-- EXERCISE BRIEF --
Beginning with the line that contains "Keep writing the Blender" and ending with the line that contains "LINING, 1, shell)", reproduce each line exactly; include both and add nothing.

----------

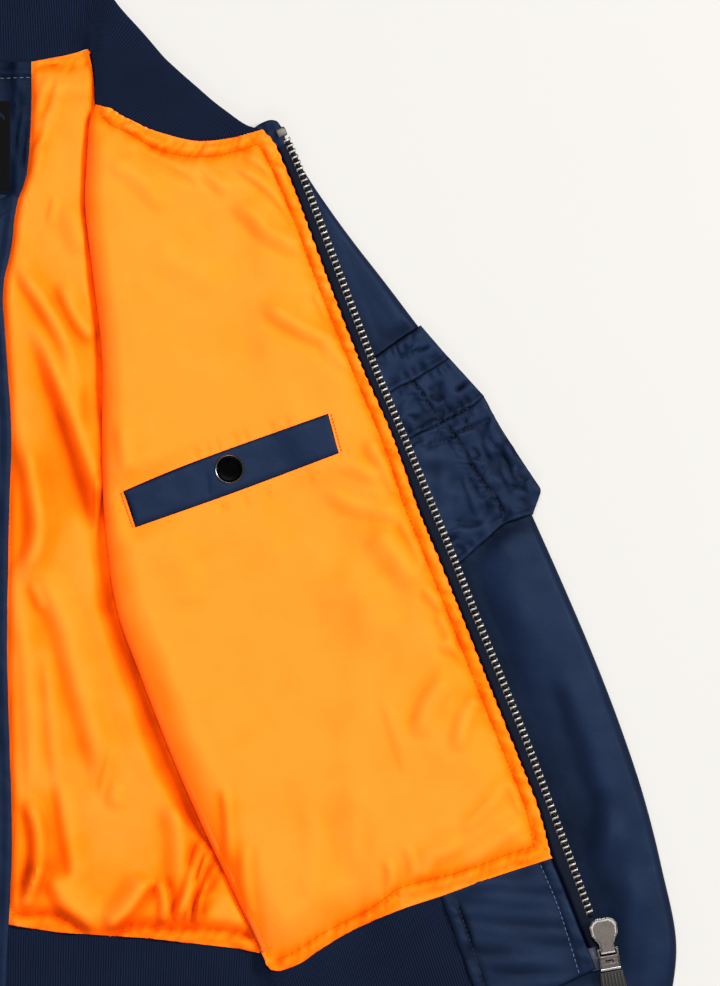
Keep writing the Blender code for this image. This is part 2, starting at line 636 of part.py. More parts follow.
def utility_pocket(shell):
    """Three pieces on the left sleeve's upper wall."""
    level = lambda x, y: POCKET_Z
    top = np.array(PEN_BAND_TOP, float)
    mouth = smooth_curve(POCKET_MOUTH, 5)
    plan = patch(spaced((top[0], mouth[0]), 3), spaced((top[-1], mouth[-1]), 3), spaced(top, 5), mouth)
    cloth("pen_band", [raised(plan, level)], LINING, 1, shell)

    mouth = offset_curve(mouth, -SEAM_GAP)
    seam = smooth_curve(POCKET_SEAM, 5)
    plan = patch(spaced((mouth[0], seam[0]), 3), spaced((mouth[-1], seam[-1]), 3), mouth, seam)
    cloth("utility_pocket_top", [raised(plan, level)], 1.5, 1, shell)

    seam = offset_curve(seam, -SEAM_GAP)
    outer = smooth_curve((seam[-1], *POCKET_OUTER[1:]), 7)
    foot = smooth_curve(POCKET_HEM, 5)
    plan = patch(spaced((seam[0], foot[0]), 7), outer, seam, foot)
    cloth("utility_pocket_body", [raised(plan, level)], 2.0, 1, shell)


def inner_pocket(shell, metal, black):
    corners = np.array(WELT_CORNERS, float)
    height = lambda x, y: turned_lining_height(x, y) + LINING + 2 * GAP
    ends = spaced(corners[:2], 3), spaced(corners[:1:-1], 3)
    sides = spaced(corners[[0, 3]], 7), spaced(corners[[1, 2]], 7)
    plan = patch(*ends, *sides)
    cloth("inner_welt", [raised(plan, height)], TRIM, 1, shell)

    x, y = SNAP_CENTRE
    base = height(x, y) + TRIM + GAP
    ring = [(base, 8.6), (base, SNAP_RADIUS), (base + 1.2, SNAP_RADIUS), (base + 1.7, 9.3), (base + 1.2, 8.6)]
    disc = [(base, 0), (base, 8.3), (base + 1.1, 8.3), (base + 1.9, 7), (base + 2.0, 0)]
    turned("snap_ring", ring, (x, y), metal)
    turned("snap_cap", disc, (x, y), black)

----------

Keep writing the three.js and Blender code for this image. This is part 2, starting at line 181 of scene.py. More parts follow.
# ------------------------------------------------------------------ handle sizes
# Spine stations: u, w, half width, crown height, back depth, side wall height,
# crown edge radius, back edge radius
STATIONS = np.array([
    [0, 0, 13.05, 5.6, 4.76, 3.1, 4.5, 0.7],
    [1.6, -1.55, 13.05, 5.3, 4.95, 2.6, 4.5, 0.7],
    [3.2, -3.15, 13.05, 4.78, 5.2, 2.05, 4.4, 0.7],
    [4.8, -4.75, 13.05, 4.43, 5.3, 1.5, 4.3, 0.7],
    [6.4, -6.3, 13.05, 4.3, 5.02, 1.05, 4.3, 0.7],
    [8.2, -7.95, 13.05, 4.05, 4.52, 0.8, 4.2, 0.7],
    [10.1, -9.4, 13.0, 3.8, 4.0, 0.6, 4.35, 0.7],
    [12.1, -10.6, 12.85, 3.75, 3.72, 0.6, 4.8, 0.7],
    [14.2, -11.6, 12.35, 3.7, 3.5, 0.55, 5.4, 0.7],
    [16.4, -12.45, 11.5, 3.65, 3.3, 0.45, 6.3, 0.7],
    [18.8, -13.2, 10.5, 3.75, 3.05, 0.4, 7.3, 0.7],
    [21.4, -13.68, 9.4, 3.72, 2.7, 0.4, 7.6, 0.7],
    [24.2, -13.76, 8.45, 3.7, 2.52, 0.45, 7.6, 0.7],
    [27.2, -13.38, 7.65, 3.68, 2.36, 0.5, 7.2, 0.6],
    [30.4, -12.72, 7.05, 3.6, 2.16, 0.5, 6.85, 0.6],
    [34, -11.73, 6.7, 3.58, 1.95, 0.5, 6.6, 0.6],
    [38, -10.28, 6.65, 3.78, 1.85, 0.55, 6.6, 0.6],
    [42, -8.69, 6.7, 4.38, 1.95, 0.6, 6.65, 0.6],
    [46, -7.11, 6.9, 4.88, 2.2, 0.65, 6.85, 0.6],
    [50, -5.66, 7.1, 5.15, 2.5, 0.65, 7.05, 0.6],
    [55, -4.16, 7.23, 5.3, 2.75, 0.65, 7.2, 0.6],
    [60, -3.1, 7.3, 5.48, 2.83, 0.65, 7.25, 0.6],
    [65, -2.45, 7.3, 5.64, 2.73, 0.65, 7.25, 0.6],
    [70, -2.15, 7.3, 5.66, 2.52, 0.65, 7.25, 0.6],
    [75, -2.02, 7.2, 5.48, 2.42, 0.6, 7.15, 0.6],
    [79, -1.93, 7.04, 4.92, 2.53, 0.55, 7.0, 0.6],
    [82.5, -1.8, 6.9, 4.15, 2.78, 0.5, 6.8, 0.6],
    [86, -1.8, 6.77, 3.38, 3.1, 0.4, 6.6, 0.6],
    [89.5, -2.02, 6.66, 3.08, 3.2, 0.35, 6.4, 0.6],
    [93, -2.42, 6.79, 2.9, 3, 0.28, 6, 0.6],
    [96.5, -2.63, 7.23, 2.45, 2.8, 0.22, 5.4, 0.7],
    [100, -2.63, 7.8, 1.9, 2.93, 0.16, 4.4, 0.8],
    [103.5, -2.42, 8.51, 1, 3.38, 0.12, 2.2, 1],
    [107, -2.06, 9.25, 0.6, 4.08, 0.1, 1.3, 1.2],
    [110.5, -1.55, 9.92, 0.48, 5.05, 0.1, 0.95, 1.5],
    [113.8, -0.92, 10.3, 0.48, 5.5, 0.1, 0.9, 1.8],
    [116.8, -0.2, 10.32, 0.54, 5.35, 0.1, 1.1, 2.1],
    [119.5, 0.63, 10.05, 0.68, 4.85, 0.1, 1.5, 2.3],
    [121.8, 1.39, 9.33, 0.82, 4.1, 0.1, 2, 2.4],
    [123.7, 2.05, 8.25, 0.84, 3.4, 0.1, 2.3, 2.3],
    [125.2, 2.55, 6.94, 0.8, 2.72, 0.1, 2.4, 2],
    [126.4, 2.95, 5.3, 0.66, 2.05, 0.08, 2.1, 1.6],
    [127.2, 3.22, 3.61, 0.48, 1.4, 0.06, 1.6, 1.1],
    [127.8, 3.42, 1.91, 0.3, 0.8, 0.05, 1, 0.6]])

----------

-- FINAL RESULT --
Keep writing the Blender code for this image. This is part 2, starting at line 636 of part.py. More parts follow.
def utility_pocket(shell):
    """Three pieces on the left sleeve's upper wall."""
    level = lambda x, y: POCKET_Z
    top = np.array(PEN_BAND_TOP, float)
    mouth = smooth_curve(POCKET_MOUTH, 5)
    plan = patch(spaced((top[0], mouth[0]), 3), spaced((top[-1], mouth[-1]), 3), spaced(top, 5), mouth)
    cloth("pen_band", [raised(plan, level)], LINING, 1, shell)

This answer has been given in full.